Starting from the line that contains "stern_hull();", copy every line exactly until the line that contains "obj.data = obj.data.copy()", which is also included.

[Dataset entries]
________________________________________

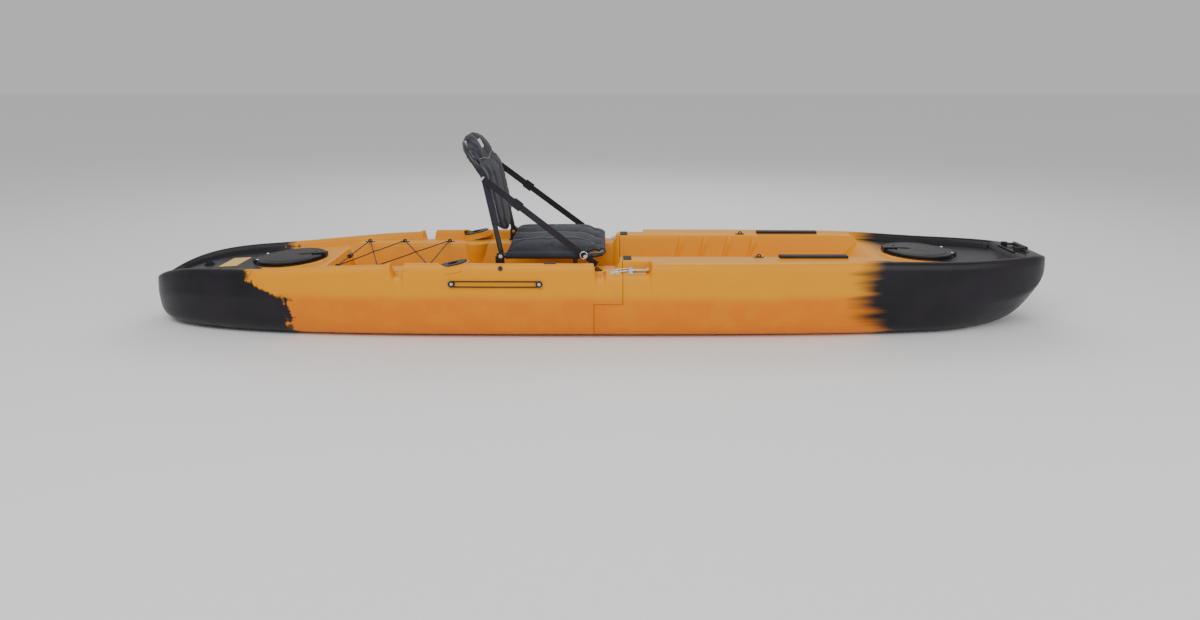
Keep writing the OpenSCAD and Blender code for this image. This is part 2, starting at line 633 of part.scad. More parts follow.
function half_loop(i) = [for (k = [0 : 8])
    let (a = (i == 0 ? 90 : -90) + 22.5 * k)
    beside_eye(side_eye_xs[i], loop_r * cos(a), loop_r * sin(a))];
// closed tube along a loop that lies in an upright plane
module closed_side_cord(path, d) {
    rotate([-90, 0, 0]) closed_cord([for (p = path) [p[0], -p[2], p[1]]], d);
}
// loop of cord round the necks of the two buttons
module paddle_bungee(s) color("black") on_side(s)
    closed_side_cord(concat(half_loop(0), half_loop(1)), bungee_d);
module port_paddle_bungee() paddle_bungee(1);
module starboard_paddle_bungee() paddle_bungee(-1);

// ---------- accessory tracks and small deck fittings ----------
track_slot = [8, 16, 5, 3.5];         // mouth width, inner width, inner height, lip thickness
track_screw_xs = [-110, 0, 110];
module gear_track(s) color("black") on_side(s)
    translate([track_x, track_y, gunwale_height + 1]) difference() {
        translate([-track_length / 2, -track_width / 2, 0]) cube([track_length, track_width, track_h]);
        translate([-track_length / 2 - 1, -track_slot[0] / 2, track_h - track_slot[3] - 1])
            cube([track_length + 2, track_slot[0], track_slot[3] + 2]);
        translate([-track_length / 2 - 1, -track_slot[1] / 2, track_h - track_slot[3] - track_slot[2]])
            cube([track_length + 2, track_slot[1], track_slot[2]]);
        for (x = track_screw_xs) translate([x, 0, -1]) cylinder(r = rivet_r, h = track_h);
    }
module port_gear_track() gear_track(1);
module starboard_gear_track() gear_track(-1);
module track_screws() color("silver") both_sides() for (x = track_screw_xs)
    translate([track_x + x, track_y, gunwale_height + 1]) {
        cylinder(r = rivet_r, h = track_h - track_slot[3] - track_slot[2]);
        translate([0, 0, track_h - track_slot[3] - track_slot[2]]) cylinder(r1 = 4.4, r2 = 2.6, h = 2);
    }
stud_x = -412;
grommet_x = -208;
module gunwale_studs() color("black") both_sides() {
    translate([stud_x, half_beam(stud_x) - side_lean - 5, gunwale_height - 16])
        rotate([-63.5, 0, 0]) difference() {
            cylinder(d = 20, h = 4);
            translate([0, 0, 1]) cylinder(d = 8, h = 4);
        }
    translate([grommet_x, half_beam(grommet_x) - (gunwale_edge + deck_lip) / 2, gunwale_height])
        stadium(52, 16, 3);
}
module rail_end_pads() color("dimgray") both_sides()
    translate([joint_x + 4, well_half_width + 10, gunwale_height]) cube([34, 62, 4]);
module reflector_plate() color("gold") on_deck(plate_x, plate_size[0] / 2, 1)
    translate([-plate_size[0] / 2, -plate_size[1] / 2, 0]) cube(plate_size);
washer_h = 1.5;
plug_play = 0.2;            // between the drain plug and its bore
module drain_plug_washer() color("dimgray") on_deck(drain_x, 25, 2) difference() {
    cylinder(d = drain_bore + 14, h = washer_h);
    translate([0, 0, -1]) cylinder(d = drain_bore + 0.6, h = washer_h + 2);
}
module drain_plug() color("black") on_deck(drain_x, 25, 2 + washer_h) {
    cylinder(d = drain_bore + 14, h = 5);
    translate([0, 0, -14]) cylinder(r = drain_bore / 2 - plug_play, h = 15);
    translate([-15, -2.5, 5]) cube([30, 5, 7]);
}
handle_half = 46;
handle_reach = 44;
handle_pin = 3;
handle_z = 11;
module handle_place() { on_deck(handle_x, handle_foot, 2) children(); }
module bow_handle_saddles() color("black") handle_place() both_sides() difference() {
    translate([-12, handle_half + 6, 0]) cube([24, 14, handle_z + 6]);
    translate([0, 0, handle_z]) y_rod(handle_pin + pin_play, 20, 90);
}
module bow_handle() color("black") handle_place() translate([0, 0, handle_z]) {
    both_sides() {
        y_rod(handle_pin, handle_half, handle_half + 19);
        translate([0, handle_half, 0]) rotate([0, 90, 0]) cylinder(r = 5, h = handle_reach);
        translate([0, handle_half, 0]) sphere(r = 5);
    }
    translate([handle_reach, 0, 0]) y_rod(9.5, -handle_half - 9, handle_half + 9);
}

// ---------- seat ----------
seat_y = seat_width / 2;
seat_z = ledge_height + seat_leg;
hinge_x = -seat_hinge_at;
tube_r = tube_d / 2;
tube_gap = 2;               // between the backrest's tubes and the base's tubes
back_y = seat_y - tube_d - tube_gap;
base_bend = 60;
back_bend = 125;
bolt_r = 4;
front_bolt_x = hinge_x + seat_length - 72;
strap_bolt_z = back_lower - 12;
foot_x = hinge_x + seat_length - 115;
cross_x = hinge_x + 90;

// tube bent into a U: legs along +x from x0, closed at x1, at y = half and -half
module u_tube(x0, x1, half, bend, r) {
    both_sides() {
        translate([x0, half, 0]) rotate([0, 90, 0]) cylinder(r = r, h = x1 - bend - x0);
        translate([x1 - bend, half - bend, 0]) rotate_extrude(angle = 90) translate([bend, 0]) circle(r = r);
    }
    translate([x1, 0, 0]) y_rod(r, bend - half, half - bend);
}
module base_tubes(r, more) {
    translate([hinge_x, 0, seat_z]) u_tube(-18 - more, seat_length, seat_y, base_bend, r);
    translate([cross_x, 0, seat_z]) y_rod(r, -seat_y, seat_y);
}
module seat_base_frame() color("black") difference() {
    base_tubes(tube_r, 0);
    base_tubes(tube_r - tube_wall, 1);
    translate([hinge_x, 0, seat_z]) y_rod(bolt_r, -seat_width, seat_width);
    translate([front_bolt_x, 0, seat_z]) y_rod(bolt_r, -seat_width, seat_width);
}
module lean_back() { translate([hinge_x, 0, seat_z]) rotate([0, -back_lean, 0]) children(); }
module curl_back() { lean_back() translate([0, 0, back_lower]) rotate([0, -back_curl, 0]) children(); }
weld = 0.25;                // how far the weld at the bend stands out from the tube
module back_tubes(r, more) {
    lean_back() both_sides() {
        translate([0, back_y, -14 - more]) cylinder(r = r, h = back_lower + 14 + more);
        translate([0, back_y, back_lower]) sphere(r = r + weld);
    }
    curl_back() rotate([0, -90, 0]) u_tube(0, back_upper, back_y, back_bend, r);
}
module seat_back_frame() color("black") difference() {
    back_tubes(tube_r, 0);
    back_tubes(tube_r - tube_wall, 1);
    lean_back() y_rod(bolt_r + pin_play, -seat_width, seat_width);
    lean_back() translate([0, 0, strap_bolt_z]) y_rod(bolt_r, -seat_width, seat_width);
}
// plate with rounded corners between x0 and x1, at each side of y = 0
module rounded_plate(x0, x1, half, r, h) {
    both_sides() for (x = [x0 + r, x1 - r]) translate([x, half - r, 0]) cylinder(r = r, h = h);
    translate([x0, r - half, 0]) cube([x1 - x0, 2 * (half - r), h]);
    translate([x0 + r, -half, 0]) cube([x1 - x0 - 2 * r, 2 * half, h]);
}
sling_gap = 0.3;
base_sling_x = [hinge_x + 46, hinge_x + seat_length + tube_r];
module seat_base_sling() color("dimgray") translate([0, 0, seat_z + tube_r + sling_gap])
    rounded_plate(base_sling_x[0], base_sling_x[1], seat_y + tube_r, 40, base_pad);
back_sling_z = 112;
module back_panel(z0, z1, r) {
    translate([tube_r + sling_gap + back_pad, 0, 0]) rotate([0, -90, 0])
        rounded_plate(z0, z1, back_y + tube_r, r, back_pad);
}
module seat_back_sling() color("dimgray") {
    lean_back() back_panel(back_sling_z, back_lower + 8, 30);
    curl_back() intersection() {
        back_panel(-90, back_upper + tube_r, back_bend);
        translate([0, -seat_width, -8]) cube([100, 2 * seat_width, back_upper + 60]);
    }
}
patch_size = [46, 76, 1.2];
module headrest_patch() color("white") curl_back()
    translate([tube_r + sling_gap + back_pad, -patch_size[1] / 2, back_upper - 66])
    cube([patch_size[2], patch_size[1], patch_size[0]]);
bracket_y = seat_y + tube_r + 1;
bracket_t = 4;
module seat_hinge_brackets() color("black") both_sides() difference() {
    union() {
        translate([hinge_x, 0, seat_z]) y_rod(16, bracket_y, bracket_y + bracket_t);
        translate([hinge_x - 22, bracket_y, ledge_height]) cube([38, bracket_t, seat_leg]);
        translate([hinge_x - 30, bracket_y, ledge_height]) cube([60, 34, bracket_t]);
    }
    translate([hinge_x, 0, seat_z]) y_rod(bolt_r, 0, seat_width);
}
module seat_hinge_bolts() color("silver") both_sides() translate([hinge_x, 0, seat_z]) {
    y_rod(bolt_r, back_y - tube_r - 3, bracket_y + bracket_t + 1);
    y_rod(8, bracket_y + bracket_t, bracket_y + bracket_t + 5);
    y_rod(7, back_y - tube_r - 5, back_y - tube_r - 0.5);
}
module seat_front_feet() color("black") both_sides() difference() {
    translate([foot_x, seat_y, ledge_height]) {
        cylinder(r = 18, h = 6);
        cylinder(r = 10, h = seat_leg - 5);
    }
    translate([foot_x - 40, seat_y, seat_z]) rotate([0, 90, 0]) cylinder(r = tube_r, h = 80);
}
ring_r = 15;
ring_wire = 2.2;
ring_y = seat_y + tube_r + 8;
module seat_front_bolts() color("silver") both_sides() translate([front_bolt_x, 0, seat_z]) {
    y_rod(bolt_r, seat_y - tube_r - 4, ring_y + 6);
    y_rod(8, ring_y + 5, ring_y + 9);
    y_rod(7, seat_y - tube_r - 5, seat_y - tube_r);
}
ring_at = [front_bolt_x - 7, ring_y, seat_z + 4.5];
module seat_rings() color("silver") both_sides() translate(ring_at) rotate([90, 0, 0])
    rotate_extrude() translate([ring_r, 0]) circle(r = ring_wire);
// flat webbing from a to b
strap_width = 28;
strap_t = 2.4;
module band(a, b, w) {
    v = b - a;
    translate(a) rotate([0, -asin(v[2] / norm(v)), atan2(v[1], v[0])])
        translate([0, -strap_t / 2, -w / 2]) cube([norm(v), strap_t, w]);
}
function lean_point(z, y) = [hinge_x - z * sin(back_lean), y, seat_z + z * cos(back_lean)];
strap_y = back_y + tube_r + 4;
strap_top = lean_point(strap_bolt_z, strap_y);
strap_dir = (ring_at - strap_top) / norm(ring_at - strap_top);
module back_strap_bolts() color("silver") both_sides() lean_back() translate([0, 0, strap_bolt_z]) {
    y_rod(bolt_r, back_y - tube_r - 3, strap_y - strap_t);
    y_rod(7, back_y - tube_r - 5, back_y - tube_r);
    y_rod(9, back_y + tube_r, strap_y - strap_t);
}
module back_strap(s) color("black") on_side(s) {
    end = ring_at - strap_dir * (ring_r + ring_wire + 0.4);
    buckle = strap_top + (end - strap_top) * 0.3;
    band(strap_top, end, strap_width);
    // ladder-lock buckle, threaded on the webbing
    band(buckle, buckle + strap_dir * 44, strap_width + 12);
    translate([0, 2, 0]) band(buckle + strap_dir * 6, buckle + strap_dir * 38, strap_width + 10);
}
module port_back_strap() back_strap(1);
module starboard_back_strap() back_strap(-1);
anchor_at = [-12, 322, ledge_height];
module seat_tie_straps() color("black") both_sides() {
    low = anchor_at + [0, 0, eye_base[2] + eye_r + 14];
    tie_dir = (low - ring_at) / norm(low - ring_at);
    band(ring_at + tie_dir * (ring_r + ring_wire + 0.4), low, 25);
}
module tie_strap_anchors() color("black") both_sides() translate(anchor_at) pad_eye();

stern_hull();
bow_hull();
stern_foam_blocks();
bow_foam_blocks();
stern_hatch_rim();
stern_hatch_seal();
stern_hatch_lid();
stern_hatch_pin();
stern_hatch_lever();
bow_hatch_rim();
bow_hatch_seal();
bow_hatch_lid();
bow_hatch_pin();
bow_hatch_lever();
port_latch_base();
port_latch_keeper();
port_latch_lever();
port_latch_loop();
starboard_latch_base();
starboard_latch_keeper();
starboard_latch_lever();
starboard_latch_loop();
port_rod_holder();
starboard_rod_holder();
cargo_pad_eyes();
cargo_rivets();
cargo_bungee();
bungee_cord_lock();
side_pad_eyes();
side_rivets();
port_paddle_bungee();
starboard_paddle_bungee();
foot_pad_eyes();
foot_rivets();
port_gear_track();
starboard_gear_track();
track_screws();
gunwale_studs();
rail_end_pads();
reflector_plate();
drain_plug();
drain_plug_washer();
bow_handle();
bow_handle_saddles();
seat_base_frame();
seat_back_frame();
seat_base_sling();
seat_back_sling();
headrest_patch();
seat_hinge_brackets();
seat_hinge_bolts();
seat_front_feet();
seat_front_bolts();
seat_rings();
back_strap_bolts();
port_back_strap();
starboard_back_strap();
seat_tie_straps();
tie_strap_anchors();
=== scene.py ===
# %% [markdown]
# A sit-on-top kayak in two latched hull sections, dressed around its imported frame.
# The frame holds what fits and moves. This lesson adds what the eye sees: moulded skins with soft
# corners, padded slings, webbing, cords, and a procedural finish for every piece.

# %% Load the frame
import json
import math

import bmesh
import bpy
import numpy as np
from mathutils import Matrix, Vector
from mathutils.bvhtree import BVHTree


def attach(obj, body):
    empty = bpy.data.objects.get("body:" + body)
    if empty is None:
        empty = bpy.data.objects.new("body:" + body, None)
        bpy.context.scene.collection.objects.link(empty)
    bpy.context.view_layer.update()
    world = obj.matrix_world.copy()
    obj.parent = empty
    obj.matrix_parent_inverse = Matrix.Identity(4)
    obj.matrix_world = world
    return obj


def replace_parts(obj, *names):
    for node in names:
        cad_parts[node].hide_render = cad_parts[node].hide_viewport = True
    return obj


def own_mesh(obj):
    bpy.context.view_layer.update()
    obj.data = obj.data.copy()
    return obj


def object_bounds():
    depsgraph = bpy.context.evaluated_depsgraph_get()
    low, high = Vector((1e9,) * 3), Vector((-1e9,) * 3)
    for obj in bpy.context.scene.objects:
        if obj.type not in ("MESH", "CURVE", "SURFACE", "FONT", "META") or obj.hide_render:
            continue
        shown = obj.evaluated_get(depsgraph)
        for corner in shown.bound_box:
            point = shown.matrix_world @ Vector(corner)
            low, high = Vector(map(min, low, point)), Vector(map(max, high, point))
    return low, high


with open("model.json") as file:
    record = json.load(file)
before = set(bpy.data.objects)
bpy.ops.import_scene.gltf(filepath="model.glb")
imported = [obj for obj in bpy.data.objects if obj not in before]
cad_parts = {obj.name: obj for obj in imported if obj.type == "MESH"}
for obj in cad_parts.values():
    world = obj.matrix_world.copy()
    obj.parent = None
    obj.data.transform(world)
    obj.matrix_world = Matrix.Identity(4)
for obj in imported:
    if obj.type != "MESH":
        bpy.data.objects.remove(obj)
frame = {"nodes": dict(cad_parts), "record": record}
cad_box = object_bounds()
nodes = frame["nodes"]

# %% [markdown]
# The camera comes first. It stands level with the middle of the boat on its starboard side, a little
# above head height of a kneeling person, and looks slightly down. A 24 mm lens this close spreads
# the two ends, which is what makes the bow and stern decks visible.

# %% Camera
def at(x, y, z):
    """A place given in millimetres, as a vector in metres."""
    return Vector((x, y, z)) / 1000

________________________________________

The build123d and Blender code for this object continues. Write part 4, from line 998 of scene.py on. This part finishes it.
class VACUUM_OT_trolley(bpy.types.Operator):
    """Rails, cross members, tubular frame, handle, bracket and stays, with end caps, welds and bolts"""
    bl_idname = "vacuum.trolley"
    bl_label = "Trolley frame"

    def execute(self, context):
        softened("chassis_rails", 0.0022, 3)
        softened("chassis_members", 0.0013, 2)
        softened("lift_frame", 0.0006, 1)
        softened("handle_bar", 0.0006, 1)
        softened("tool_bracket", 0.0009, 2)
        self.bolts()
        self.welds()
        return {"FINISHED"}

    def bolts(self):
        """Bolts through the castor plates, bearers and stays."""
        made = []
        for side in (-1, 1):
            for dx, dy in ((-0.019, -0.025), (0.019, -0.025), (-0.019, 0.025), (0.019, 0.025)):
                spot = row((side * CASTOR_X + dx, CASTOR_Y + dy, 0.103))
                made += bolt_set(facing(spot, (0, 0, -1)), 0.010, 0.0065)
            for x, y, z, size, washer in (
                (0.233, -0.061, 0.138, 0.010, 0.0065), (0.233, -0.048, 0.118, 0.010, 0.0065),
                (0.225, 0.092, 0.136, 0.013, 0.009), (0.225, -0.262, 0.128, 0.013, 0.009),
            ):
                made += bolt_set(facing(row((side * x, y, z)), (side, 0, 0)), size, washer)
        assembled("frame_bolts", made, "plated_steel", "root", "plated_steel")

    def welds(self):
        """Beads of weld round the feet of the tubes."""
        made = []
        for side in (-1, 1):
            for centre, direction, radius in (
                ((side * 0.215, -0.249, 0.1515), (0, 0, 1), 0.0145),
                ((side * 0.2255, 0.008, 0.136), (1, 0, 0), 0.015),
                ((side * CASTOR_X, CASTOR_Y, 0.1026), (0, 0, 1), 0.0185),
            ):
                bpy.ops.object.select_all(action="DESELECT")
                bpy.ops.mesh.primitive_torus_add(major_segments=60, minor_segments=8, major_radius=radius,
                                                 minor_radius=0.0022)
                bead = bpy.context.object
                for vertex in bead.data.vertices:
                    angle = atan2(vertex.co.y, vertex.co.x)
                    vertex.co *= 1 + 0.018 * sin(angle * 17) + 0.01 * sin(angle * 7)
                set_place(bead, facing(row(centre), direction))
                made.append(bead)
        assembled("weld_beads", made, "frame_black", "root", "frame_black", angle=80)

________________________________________

# Solution to the problem
stern_hull();
bow_hull();
stern_foam_blocks();
bow_foam_blocks();
stern_hatch_rim();
stern_hatch_seal();
stern_hatch_lid();
stern_hatch_pin();
stern_hatch_lever();
bow_hatch_rim();
bow_hatch_seal();
bow_hatch_lid();
bow_hatch_pin();
bow_hatch_lever();
port_latch_base();
port_latch_keeper();
port_latch_lever();
port_latch_loop();
starboard_latch_base();
starboard_latch_keeper();
starboard_latch_lever();
starboard_latch_loop();
port_rod_holder();
starboard_rod_holder();
cargo_pad_eyes();
cargo_rivets();
cargo_bungee();
bungee_cord_lock();
side_pad_eyes();
side_rivets();
port_paddle_bungee();
starboard_paddle_bungee();
foot_pad_eyes();
foot_rivets();
port_gear_track();
starboard_gear_track();
track_screws();
gunwale_studs();
rail_end_pads();
reflector_plate();
drain_plug();
drain_plug_washer();
bow_handle();
bow_handle_saddles();
seat_base_frame();
seat_back_frame();
seat_base_sling();
seat_back_sling();
headrest_patch();
seat_hinge_brackets();
seat_hinge_bolts();
seat_front_feet();
seat_front_bolts();
seat_rings();
back_strap_bolts();
port_back_strap();
starboard_back_strap();
seat_tie_straps();
tie_strap_anchors();
=== scene.py ===
# %% [markdown]
# A sit-on-top kayak in two latched hull sections, dressed around its imported frame.
# The frame holds what fits and moves. This lesson adds what the eye sees: moulded skins with soft
# corners, padded slings, webbing, cords, and a procedural finish for every piece.

# %% Load the frame
import json
import math

import bmesh
import bpy
import numpy as np
from mathutils import Matrix, Vector
from mathutils.bvhtree import BVHTree


def attach(obj, body):
    empty = bpy.data.objects.get("body:" + body)
    if empty is None:
        empty = bpy.data.objects.new("body:" + body, None)
        bpy.context.scene.collection.objects.link(empty)
    bpy.context.view_layer.update()
    world = obj.matrix_world.copy()
    obj.parent = empty
    obj.matrix_parent_inverse = Matrix.Identity(4)
    obj.matrix_world = world
    return obj


def replace_parts(obj, *names):
    for node in names:
        cad_parts[node].hide_render = cad_parts[node].hide_viewport = True
    return obj


def own_mesh(obj):
    bpy.context.view_layer.update()
    obj.data = obj.data.copy()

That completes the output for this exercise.